What’s next for real estate? I watch the stock market very closely.
The Bulls
I once interviewed the late, great Oklahoma oil man, T. Boone Pickens. He said, “I’m no economist, but I’m a pretty good parrot.” His thoughts were mere repetition of what he’d heard from people more knowledgeable. Such was his modest claim.
I’m no T. Boone Pickens, but I’m a decent parrot as well.
I follow (and often parrot) a popular YouTube real estate guru named Kevn Paffrath. Through his “Meet Kevin” vlog, he argues that a crash is not imminent. High home prices are largely due to low interest rates. He recites a “Rule of Ten,” saying every one point drop in rates causes a 10 percent gain in home prices.
The high rate of mortgage delinquencies, he says, is illusory. Many people signed up for forbearance plans which allow them to miss mortgage payments without facing foreclosure. They did it just in case of losing a job, but they didn’t really need the relief. These situations count as mortgage delinquencies, but they are not really economic red flags.
Bearish real estate gurus also abound on the internet. One is Ray Dalio, a billionaire hedge fund founder whose unequivocal message is that “Inflation is Coming.” Another is Robert Kyosaki, author of “Rich Dad Poor Dad.” His prediction for the country is more dire: “We’re going to go broke.” On a nationwide scale, I’m not even sure what that means.

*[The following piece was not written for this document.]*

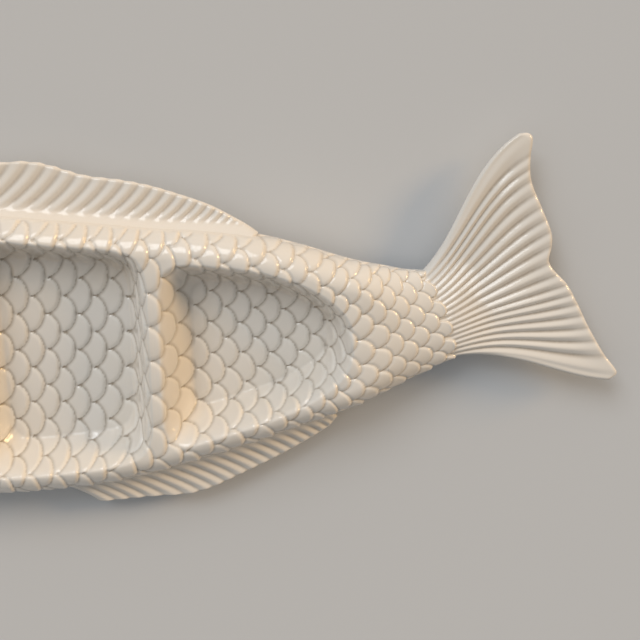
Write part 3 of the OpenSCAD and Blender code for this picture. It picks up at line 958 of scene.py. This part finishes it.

One point seems to be common to bulls and bears. That is, we will live in a bifurcated world of rich and poor. The haves and the have nots. This is not about the ultra-wealthy and everyone else, which is a real thing. It’s about a division within the middle class, where some will live in relative comfort while others struggle to put food on the table.
We’re already seeing this, right? Some people are “working from home” with uninterrupted income. Others are panicked over what happens when the stimulus checks dry up. It is the K-shaped recovery. For some it is not a recovery at all.
I don’t have all the answers. Anyone who speaks with certainty about our economic future, in my opinion, is exaggerating their expertise. As a real estate agent, my job is to keep clients on the right side of the bifurcation that will divide America. And I still believe real estate, purchased wisely, for most people, is a key to long-term wealth.